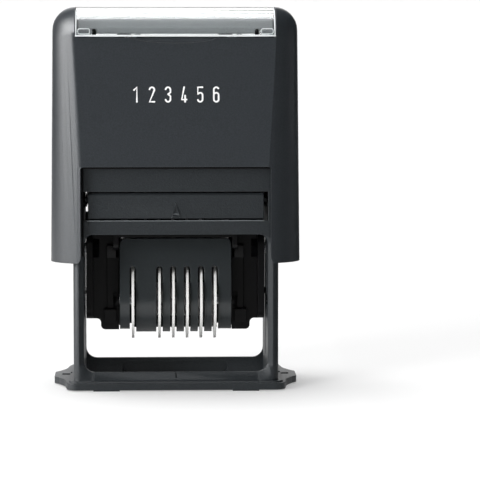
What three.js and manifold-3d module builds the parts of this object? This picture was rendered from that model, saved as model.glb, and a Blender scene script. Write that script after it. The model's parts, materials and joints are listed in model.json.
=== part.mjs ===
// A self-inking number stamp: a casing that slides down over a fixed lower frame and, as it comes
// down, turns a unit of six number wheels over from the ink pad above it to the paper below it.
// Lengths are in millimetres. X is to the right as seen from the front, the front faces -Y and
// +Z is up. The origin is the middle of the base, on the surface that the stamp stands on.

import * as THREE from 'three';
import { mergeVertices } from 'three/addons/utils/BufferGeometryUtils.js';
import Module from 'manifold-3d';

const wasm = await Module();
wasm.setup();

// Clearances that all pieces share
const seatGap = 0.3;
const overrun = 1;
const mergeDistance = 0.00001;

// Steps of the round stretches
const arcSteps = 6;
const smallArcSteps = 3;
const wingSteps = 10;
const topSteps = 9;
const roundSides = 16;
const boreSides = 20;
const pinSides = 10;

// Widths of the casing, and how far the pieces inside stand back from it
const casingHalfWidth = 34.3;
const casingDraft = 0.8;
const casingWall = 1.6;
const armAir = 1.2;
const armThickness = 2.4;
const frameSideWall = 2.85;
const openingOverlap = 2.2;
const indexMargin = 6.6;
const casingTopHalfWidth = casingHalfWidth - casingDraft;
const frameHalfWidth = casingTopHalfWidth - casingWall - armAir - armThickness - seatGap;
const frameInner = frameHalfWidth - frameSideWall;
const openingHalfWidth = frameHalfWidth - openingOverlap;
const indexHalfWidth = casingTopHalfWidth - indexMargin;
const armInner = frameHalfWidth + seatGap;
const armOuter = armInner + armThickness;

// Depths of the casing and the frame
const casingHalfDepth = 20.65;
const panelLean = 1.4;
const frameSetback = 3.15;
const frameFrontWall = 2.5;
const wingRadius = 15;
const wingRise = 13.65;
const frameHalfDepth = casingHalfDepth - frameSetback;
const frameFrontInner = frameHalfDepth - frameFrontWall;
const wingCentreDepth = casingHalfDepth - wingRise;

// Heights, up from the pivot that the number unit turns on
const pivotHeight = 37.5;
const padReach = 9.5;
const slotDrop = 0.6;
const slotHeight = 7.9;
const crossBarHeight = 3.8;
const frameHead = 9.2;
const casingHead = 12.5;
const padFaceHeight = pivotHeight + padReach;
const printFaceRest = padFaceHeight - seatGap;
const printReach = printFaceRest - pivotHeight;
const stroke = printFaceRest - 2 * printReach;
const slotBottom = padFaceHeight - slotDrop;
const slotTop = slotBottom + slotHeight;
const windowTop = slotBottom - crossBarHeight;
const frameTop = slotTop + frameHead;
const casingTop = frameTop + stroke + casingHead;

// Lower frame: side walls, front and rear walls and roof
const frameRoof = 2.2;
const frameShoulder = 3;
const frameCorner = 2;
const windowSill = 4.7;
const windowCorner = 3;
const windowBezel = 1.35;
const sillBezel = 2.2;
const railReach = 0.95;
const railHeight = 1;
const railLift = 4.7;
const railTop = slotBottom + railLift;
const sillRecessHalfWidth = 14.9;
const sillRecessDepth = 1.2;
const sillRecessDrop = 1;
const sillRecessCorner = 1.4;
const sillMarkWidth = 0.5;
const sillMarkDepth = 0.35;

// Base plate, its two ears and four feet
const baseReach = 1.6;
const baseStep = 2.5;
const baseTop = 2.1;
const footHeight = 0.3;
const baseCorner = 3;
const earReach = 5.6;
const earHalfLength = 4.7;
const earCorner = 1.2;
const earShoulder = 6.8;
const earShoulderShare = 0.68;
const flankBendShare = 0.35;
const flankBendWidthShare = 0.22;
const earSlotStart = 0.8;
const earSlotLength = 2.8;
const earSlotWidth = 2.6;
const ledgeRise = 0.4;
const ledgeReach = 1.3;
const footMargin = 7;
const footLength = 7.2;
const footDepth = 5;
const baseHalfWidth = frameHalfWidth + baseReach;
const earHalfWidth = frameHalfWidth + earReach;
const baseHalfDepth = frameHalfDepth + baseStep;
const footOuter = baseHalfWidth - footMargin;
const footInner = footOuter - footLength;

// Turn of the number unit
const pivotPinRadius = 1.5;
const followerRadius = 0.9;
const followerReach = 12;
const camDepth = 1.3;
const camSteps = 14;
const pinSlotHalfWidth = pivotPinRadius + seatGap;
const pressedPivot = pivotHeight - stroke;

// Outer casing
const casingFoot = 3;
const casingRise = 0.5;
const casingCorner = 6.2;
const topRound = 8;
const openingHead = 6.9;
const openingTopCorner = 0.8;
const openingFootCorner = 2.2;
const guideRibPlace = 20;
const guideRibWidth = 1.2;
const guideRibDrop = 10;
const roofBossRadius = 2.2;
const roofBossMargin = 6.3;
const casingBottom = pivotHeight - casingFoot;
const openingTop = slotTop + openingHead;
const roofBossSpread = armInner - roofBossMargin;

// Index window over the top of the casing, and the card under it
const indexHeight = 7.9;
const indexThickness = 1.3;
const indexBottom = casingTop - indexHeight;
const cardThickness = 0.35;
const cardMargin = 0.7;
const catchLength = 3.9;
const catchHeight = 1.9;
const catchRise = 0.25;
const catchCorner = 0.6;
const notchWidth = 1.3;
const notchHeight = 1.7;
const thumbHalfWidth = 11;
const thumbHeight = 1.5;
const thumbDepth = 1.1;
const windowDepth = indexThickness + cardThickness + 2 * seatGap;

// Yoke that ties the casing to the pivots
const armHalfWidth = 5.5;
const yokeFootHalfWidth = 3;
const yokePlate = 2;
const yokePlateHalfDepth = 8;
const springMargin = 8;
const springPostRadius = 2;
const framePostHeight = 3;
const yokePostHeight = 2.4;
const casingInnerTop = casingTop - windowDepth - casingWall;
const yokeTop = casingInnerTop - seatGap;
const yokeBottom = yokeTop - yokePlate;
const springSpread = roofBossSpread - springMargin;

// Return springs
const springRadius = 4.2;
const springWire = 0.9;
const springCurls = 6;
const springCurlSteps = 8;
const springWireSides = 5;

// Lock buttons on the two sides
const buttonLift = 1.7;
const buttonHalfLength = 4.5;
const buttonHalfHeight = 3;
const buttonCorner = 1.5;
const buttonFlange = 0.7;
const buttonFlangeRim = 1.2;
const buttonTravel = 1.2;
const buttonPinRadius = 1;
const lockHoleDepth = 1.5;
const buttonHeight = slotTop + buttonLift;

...

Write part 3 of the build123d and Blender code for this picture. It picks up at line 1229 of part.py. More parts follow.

==

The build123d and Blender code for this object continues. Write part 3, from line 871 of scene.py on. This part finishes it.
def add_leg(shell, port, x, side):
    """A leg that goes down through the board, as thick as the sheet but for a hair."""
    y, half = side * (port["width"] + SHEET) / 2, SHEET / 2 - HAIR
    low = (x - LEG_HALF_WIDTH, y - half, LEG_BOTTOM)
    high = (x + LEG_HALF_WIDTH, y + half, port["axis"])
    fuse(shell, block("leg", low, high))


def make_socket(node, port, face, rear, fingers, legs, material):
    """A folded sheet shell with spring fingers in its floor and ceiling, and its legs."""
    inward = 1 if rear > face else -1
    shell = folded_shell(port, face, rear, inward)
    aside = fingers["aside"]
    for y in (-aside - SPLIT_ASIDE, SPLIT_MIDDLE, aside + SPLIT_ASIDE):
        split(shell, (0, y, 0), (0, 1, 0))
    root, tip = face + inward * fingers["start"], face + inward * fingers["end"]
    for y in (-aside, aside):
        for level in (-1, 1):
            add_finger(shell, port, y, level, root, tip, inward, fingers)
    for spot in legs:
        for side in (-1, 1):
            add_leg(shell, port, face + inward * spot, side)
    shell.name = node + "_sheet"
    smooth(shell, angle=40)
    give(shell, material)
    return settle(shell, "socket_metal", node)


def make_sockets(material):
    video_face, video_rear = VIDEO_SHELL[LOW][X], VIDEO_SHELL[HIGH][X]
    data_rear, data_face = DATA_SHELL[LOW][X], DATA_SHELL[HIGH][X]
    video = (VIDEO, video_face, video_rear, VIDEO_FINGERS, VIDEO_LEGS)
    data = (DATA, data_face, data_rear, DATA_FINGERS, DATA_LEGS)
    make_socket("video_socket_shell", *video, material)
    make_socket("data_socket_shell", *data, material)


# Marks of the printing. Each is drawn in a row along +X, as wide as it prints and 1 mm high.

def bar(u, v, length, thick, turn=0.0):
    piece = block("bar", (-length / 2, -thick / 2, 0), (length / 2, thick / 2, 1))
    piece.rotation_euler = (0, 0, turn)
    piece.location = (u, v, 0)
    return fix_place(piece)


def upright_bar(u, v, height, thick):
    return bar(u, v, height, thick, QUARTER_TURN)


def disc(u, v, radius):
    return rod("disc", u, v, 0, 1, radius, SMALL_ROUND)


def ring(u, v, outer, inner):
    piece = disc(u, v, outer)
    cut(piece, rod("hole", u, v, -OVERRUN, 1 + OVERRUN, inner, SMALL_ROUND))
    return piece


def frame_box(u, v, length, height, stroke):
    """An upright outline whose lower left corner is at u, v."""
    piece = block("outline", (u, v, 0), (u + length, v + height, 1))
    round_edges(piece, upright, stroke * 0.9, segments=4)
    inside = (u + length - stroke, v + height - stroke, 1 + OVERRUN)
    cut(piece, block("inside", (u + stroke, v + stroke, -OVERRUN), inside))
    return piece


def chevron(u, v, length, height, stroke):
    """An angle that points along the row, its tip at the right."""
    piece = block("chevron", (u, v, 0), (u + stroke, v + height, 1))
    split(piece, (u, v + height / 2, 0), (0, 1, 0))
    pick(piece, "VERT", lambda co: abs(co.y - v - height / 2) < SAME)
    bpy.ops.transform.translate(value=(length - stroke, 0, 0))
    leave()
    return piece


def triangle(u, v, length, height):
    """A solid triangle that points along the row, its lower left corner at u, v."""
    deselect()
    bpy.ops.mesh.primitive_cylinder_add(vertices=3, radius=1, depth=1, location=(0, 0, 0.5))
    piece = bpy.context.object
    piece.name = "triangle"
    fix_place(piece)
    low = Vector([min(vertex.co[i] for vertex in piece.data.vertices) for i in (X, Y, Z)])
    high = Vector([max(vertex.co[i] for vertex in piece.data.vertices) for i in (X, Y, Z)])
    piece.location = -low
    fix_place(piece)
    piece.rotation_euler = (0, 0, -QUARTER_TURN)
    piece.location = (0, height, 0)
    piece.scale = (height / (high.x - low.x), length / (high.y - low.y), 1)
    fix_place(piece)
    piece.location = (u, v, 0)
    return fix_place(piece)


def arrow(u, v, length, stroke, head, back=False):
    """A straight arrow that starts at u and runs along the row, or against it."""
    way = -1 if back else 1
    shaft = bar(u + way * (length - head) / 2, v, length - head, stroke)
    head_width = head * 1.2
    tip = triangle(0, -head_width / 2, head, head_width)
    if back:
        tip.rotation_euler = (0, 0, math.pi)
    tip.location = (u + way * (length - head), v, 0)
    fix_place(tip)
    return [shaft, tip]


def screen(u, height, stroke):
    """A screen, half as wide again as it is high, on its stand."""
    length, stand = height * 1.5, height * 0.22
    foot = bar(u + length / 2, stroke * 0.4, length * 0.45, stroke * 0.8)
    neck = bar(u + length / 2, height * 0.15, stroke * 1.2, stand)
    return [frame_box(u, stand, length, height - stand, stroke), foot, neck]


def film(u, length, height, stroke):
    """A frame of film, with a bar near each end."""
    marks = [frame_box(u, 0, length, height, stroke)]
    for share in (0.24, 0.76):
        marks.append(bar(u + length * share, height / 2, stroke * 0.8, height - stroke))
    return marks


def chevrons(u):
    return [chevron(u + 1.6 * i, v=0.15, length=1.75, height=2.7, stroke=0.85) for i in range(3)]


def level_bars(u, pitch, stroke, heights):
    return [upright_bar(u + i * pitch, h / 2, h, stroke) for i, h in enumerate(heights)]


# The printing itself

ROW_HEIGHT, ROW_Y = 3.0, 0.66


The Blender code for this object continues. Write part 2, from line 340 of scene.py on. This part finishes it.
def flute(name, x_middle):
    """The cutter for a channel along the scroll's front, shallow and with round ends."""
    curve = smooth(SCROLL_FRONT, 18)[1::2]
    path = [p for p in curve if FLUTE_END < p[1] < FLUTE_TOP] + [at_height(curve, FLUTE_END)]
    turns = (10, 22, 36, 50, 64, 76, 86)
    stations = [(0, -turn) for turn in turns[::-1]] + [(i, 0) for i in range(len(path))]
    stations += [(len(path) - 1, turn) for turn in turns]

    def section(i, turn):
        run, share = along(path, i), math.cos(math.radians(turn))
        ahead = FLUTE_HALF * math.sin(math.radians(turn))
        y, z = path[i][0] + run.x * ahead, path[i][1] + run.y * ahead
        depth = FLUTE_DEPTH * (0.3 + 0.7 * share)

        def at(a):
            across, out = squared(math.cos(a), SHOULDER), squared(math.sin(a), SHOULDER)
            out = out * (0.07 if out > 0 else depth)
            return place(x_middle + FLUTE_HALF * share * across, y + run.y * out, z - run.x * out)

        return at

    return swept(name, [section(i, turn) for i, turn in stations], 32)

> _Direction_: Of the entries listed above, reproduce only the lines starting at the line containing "What three.js and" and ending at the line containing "const mergeDistance = 0.00001;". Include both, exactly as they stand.

> _Task response_:
What three.js and manifold-3d module builds the parts of this object? This picture was rendered from that model, saved as model.glb, and a Blender scene script. Write that script after it. The model's parts, materials and joints are listed in model.json.
=== part.mjs ===
// A self-inking number stamp: a casing that slides down over a fixed lower frame and, as it comes
// down, turns a unit of six number wheels over from the ink pad above it to the paper below it.
// Lengths are in millimetres. X is to the right as seen from the front, the front faces -Y and
// +Z is up. The origin is the middle of the base, on the surface that the stamp stands on.

import * as THREE from 'three';
import { mergeVertices } from 'three/addons/utils/BufferGeometryUtils.js';
import Module from 'manifold-3d';

const wasm = await Module();
wasm.setup();

// Clearances that all pieces share
const seatGap = 0.3;
const overrun = 1;
const mergeDistance = 0.00001;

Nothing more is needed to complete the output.